Set mostly in a small kingdom off the coast of Ireland sometime in the 9th Century, The Northman opens as King Aurvandill (Ethan Hawke) returns to his wife, Queen Gudrun (Nicole Kidman), and their young son, Prince Amleth, who encounters bizarre beings such as a he-witch played by Willem Dafoe, and a Seeress (who may not even have eyes) played by Icelandic singer Björk. The King is soon struck down in his prime before his son’s very eyes, and though the boy runs away to spare himself the same fate, he eventually grows up to be a man hellbent on avenging his father’s murder. Played as an adult by Alexander Skarsgard in a career-best role, Amleth sets out to find the target of his vengeance — his own murderous uncle, Fjölnir (Claes Bang).

The Northman
Image via Focus Features

Given the rather simple setup, it doesn’t take a Seeress to know what you can reasonably expect to occur over the next two hours. Amleth knows he is fated to die at the Gates of Hell, but not before he rescues his mother and kills his uncle. Anna Taylor Joy also shows up to lend the proceedings some additional intrigue as a mysterious sorceress peasant, but the role proves ultimately pointless, and The Northman proceeds almost exactly as you expect it to from start to finish.

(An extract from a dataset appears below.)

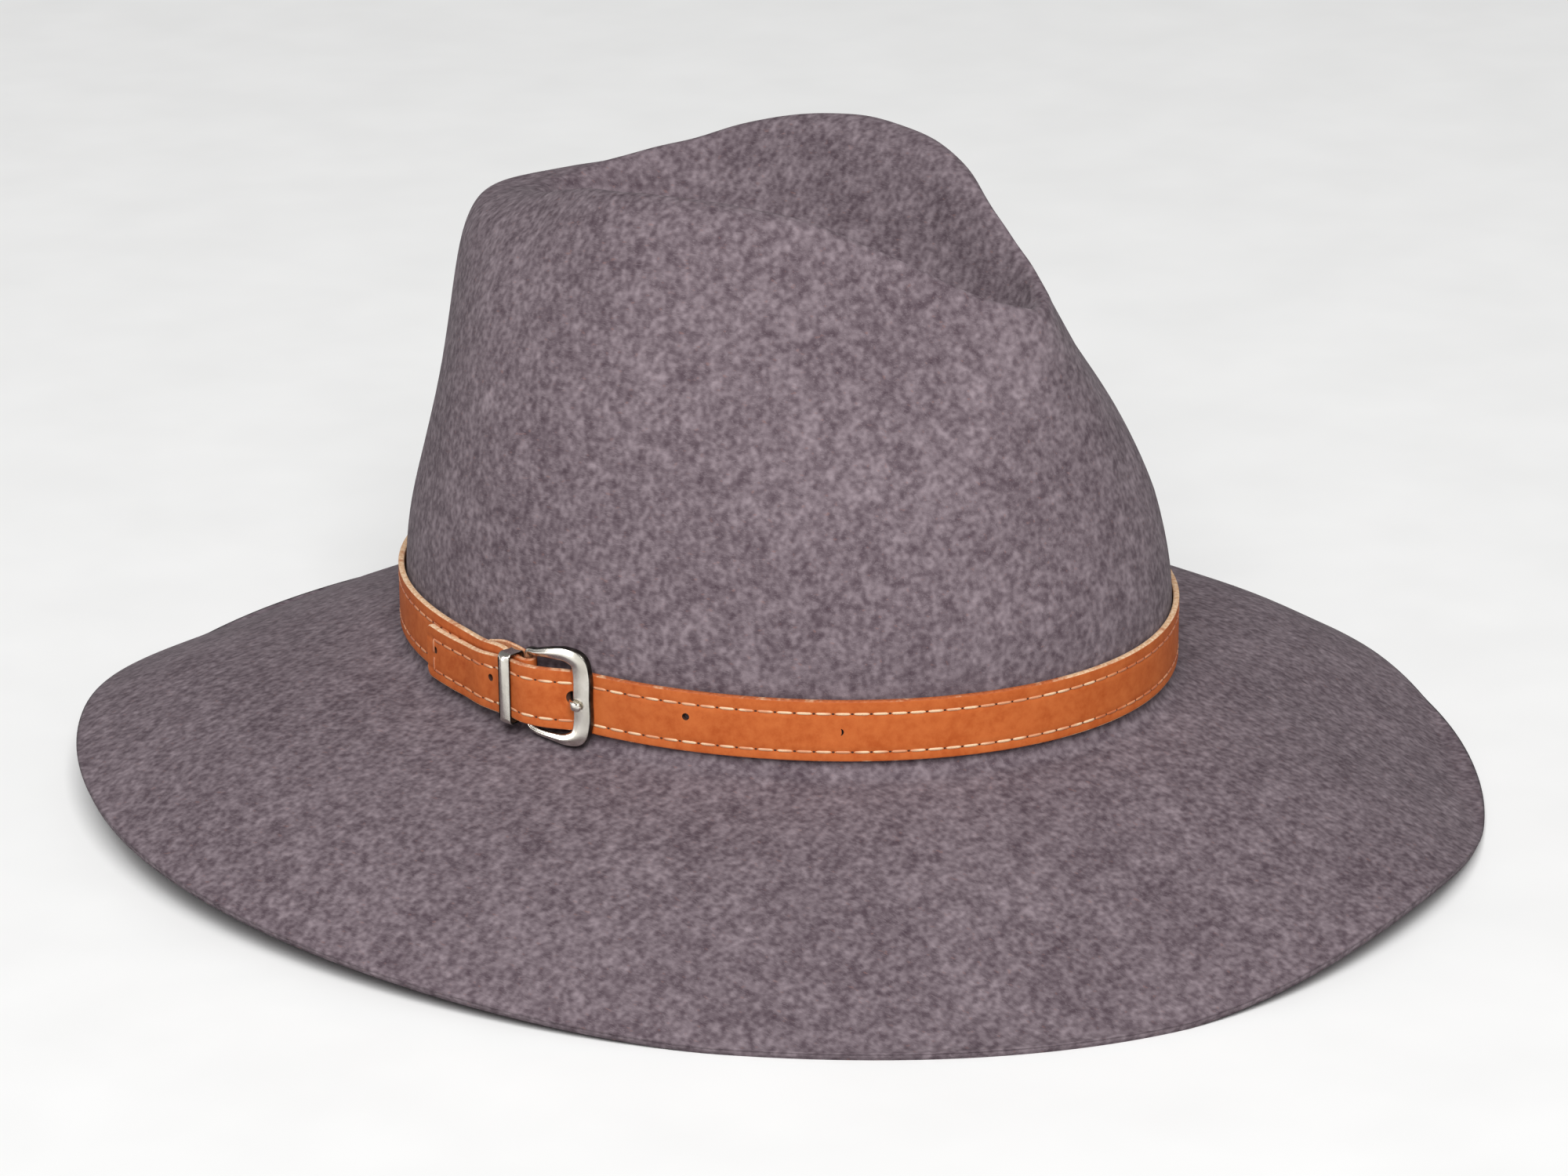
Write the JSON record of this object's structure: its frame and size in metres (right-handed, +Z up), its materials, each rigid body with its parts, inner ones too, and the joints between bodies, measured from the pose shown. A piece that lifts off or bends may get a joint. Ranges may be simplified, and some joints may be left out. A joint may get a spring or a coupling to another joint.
{
  "type": "rancher hat",
  "caption": "Felt rancher hat with a teardrop crown, a wide softly drooping brim and a stitched leather strap with a metal buckle round the crown's foot.",
  "frame": {"origin": "centre of the hat's bounding box seen from above, on the surface that the hat rests on", "axes": "+Z is up, out through the crown; the front of the hat points to -Y and the back to +Y; the wearer's left is +X and the side with the buckle is -X"},
  "size_m": [0.3384, 0.3654, 0.1606],
  "materials": {
    "felt": "heathered wool felt",
    "strap_leather": "matte",
    "nickel": "satin"
  },
  "bodies": {
    "root": {"felt_body": "felt", "band_strap": "strap_leather", "buckle_frame": "nickel", "buckle_prong": "nickel", "keeper_loop": "nickel"}
  },
  "joints": []
}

That said, Eggers and his co-writer, Icelandic poet Sjón, earn the film’s leisurely running time, as they make this familiar story utterly captivating. The point, clearly, is the journey, and not Amleth’s fateful destination. That trek is created by Eggers’ confident camera and Jarin Blaschke’s vigorous cinematography as well as Louise Ford’s seamless editing, and Sebastian Gainsborough’s heart-pounding score. Other talented veterans from Eggers’ first two films include Costume Designer Linda Muir and Production Designer Craig Lathrop.

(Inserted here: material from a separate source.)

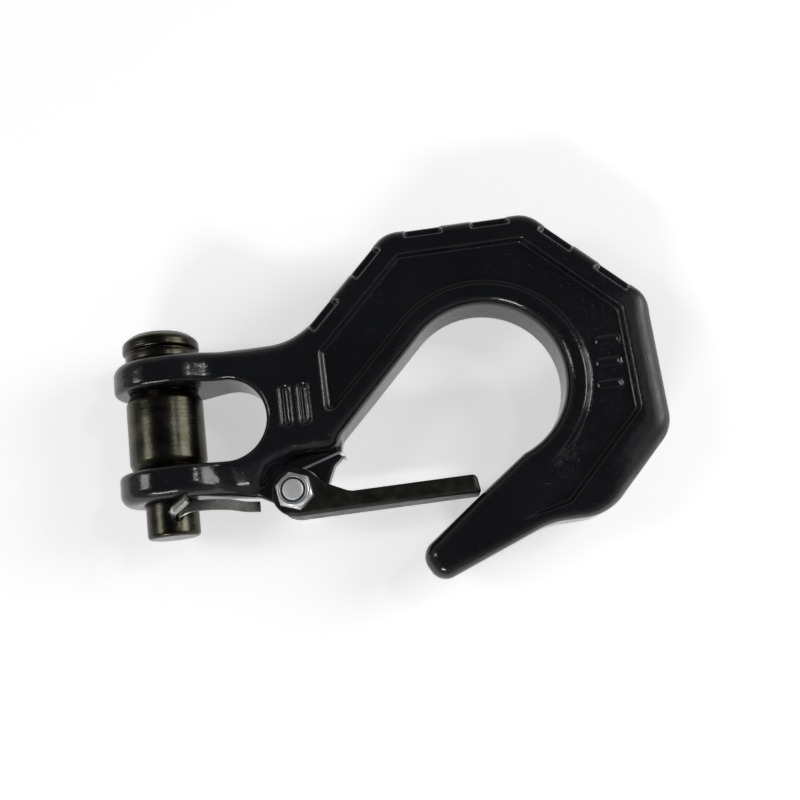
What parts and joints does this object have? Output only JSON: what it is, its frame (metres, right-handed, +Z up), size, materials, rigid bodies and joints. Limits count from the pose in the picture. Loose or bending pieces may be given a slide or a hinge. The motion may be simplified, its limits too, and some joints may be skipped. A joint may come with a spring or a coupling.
{
  "type": "safety chain hook",
  "caption": "Clevis slip hook with an eight-sided bowl, pin with roller and split pin, and a spring-loaded swinging latch.",
  "frame": {"origin": "centre of the bounding box on the plane that the hook lies on", "axes": "+X from the clevis pin towards the bowl, +Y along the clevis pin towards its head, +Z up out of the plane of the hook"},
  "size_m": [0.1352, 0.0874, 0.024],
  "materials": {
    "black_paint": "gloss black paint on forged steel",
    "dark_steel": "turned steel, dark oiled",
    "phosphate": "dark olive phosphate on pressed steel",
    "zinc": "bright zinc plate",
    "nylon": "moulded"
  },
  "bodies": {
    "hook": {"hook_body": "black_paint", "latch_bolt": "zinc", "latch_nut": "zinc", "nylon_ring": "nylon", "latch_spring": "zinc"},
    "pin": {"clevis_pin": "dark_steel", "split_pin": "zinc"},
    "roller": {"pin_roller": "dark_steel"},
    "latch": {"latch": "phosphate"}
  },
  "joints": [
    {"name": "pin_turn", "type": "hinge", "parent": "hook", "child": "pin", "pos_m": [-0.0556, 0.0007, 0.012], "axis": [0, 1, 0], "continuous": true},
    {"name": "roller_spin", "type": "hinge", "parent": "hook", "child": "roller", "pos_m": [-0.0556, 0.0007, 0.012], "axis": [0, 1, 0], "continuous": true},
    {"name": "latch_swing", "type": "hinge", "parent": "hook", "child": "latch", "pos_m": [-0.0242, -0.0189, 0.012], "axis": [0, 0, 1], "range_deg": [0, 42], "stiffness_Nm_per_rad": 0.12, "springref_deg": -51.57, "deforming": ["latch_spring"]}
  ]
}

This gifted below-the-line group works in harmony together and the gorgeous final product reflects both their devotion to the project and their dedication to each other. Muir designs the Viking-style costumes you might expect, but she accentuates her characters with various flourishes such as headpieces and other bits of armor that denote a heightened sense of importance. Lathrop gives you fireplaces, sheds where a lot of scary and important things happen, a witch’s cavern, and a mighty volcano appropriately called Hel, while Ford takes you from fast-paced action to panoramic still shots of the incredible vistas that Blaschke captures. In the background, Gainsborough’s soundtrack insists that this story is epic and that more is at stake than simply “fate” or “honor.” After all, Prince Amleth is widely understood to be the inspiration for Shakespeare’s Hamlet, so much is riding on his swole shoulders.

The Northman
Image via Focus Features

Of course, this story would not be nearly as interesting were it not for the equally capable actors who help Eggers tell it. Skarsgard and Bang are two of Scandinavia’s best working thespians today, and what can one say of tireless Aussie Nicole Kidman? Though the amalgam of accents that these actors of different nationalities employ at times teeters dangerously close to House of Gucci territory, most of the action in Eggers’ screenplay is thankfully on the battlefield or in the shadows, and there is insufficient dialogue to grate the senses with a spoken mélange of tones. At the end of the day, these three actors, as well as Dafoe and Taylor-Joy, triumph with their expressions and visceral movements, and The Northman conveys the same grandiose consequentiality that any of Shakespeare’s royal tragedies do.

Few will walk out of The Northman without taking something memorable with them. Though the inherent predictability of revenge movies, with their familiar themes of fate and destiny and excessive use of animal symbolism (in this case ravens and goats), can often result in a heavy-handed movie, that is fortunately not the case with Eggers’ third film. Thanks to Eggers’ confident manner of storytelling, one that permits his brilliant cast to meld seamlessly with the monumental efforts of numerous craftspeople, The Northman is one of the most impressive if not downright haunting movies to hit theaters in quite a while.

Grade: B+

Focus Features will release The Northman in U.S. theaters on Friday, April 22, with previews starting Thursday night.